Q. Which President's father was a film producer?
A. John F. Kennedy's father. Joseph P. Kennedy, Sr., was also a bootlegger during Prohibition, chairman of the Securities and Exchange Commission and ambassador to Britain.
Q. Which President fathered a child at age 70?
A. John Tyler, father of 15 and the only President to be subsequently elected to the Confederate Congress.
Q. Which President had a foreign country's capital named for him?
A. In 1821 the American Colonization Society purchased land in West Africa for the purpose of resettling freed slaves. This land became Liberia (Freedom), and the capital was named Monrovia in honor of President James Monroe. Even today, Liberia uses as its currency U.S. bills.
Q. Which President is credited with saving 77 lives?
A. Ronald Reagan, as a lifeguard in his hometown of Dixon, Ill. But some of the rescues may have been young women faking it simply to get the handsome "Dutch" Reagan's attention.
Q. Which two Presidents died on the Fourth of July, 1826?

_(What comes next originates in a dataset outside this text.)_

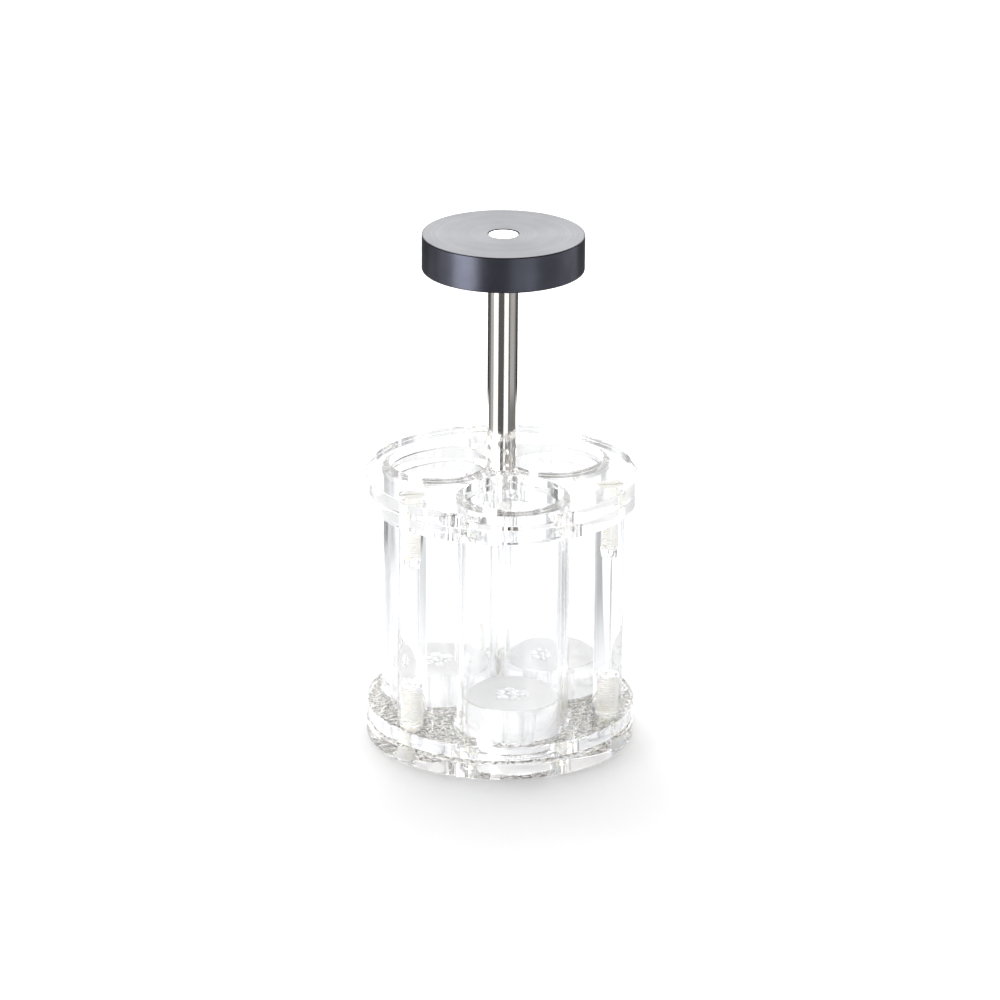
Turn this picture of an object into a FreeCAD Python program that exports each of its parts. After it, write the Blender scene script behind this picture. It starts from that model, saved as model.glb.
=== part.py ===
import FreeCAD, Part
import math
import os

import Sketcher

# Basket rack of a tablet disintegration tester, in millimetres.
# The rack stands on its base plate, and the origin is the centre of that plate's underside.
# +Z is up, and the front tube is towards -Y.
# From the floor up come the base plate, the woven gauze, the seat plate, three tubes and three pillars,
# the guide plate, the cover plate, and the rod with the disc that the drive carries.

SIZES = (
    # Plates: their width follows from the tubes and the rim outside them
    ("plate_rim", 3.65),
    ("base_thickness", 5.5),
    ("seat_thickness", 5.0),
    ("guide_thickness", 5.0),
    ("cover_thickness", 5.0),
    ("plate_edge_break", 0.25),
    # Gauze: plain weave of round wire with square openings
    ("wire_diameter", 0.63),
    ("mesh_opening", 2.0),
    ("weave_angle", 26.0),
    # Tubes: their circle follows from the web of plate left between two of their holes
    ("tube_count", 3),
    ("front_angle", -90.0),
    ("tube_bore", 33.0),
    ("tube_wall", 2.5),
    ("tube_fit_gap", 0.05),
    ("tube_web", 1.4),
    # Pillars
    ("pillar_edge_distance", 6.9),
    ("pillar_diameter", 10.0),
    ("pillar_height", 72.0),
    # Plastic screws from above into the pillars
    ("top_screw_shank", 4.0),
    ("top_screw_head", 8.0),
    ("top_screw_head_rim", 0.3),
    ("top_screw_length", 22.5),
    ("top_screw_slot_width", 1.1),
    ("top_screw_slot_depth", 1.2),
    ("top_screw_bore_spare", 3.5),
    # Plastic screws from below into the pillars
    ("foot_screw_shank", 5.0),
    ("foot_screw_head", 9.2),
    ("foot_screw_head_rim", 0.35),
    ("foot_screw_length", 25.0),
    ("foot_screw_slot_width", 1.2),
    ("foot_screw_slot_depth", 1.4),
    ("foot_screw_bore_spare", 2.2),
    # What both kinds of plastic screw share
    ("head_sink", 0.15),
    ("screw_gap", 0.05),
    ("cone_angle", 90.0),
    # Perforated discs that rest on the gauze
    ("weight_gap", 0.8),
    ("weight_height", 15.3),
    ("weight_hole", 3.15),
    ("weight_hole_circle_radius", 4.2),
    ("weight_ring_holes", 6),
    ("weight_edge_break", 0.3),
    # Rod
    ("rod_diameter", 10.0),
    ("rod_length", 82.5),
    ("rod_foot_bevel", 1.2),
    ("rod_top_bevel", 0.3),
    ("rod_bore_spare", 2.0),
    # Hanger disc
    ("hanger_diameter", 54.0),
    ("hanger_height", 12.0),
    ("hanger_edge_break", 0.35),
    ("hanger_bore_bevel", 0.35),
    ("hanger_fit_gap", 0.02),
    ("rod_end_sink", 0.2),
    # Screw that holds the rod
    ("rod_screw_shank", 4.0),
    ("rod_screw_head_gap", 0.3),
    ("rod_screw_head_height", 4.0),
    ("rod_screw_head_bevel", 0.3),
    ("rod_screw_length", 20.0),
    ("rod_screw_socket", 3.0),
    ("rod_screw_socket_sides", 6),
    ("rod_screw_socket_depth", 2.0),
    ("rod_screw_gap", 0.15),
    # How far a cutting tool runs past what it cuts
    ("overrun", 1.0),
)

doc = FreeCAD.newDocument("basket_rack")
sheet = doc.addObject("Spreadsheet::Sheet", "sizes")
for row, (alias, number) in enumerate(SIZES, start=1):
    sheet.set(f"A{row}", alias)
    sheet.set(f"B{row}", str(number))
    sheet.setAlias(f"B{row}", alias)
doc.recompute()

# Levels, widths and radii that several pieces share, as expressions on the sheet
HALF_STEP = "(180 / sizes.tube_count)"
TUBE_OUTER = "(sizes.tube_bore + 2 * sizes.tube_wall)"
TUBE_HOLE = f"({TUBE_OUTER} + 2 * sizes.tube_fit_gap)"
TUBE_CIRCLE = f"(({TUBE_HOLE} + sizes.tube_web) / 2 / sin({HALF_STEP}))"
HALF_PLATE = f"({TUBE_CIRCLE} + {TUBE_HOLE} / 2 + sizes.plate_rim)"
PILLAR_CIRCLE = f"({HALF_PLATE} - sizes.pillar_edge_distance)"
PITCH = "(sizes.mesh_opening + sizes.wire_diameter)"
BASE_TOP = "sizes.base_thickness"
GAUZE_TOP = f"({BASE_TOP} + 2 * sizes.wire_diameter)"
SEAT_TOP = f"({GAUZE_TOP} + sizes.seat_thickness)"
GUIDE_BOTTOM = f"({SEAT_TOP} + sizes.pillar_height)"
GUIDE_TOP = f"({GUIDE_BOTTOM} + sizes.guide_thickness)"
COVER_TOP = f"({GUIDE_TOP} + sizes.cover_thickness)"
ROD_TOP = f"({COVER_TOP} + sizes.rod_length)"
HANGER_BOTTOM = f"({ROD_TOP} + sizes.rod_end_sink - sizes.hanger_height)"
TOP_SCREW_HOLE = "(sizes.top_screw_shank + 2 * sizes.screw_gap)"
FOOT_SCREW_HOLE = "(sizes.foot_screw_shank + 2 * sizes.screw_gap)"
ROD_SCREW_HOLE = "(sizes.rod_screw_shank + 2 * sizes.rod_screw_gap)"
TOP_BITE = "(sizes.top_screw_length + sizes.head_sink - sizes.cover_thickness - sizes.guide_thickness)"
FOOT_BITE = f"(sizes.foot_screw_length + sizes.head_sink - {SEAT_TOP})"
ROD_BITE = "(sizes.rod_screw_length - sizes.guide_thickness - sizes.cover_thickness)"

# Names of the tubes and of the pillars between them, anticlockwise from the front tube as seen from above
TUBE_NAMES = ("front", "rear_right", "rear_left")
PILLAR_NAMES = ("right", "back", "left")


def value(expression):
    """The number that an expression on the sheet gives now."""
    return float(sheet.evalExpression(expression))


def tube_angle(index):
    """The direction of a tube from the axis, in degrees from +X."""
    return f"(sizes.front_angle + {index} * 2 * {HALF_STEP})"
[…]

A. Thomas Jefferson and John Adams, 50 years to the day after the Declaration of Independence.
Q. Which President was taught by his wife to read and write?
A. In 1827, in Greeneville, Tenn., Eliza McCardle, 16, married Andrew Johnson, 18. He was a tailor who could barely read or write. Yet he was extremely ambitious. In the evening his wife taught him to read and write. And from there his political career took off, from mayor of his town to governor to Vice President and finally President.
Q. Who was the first President to play Little League baseball?
A. George W. Bush, for the Midland, Texas, Cubs from 1954 to 1958. His coach, Frank Ittner, now 94 years old, recalls Bush as a fine defensive catcher who needed work on his hitting.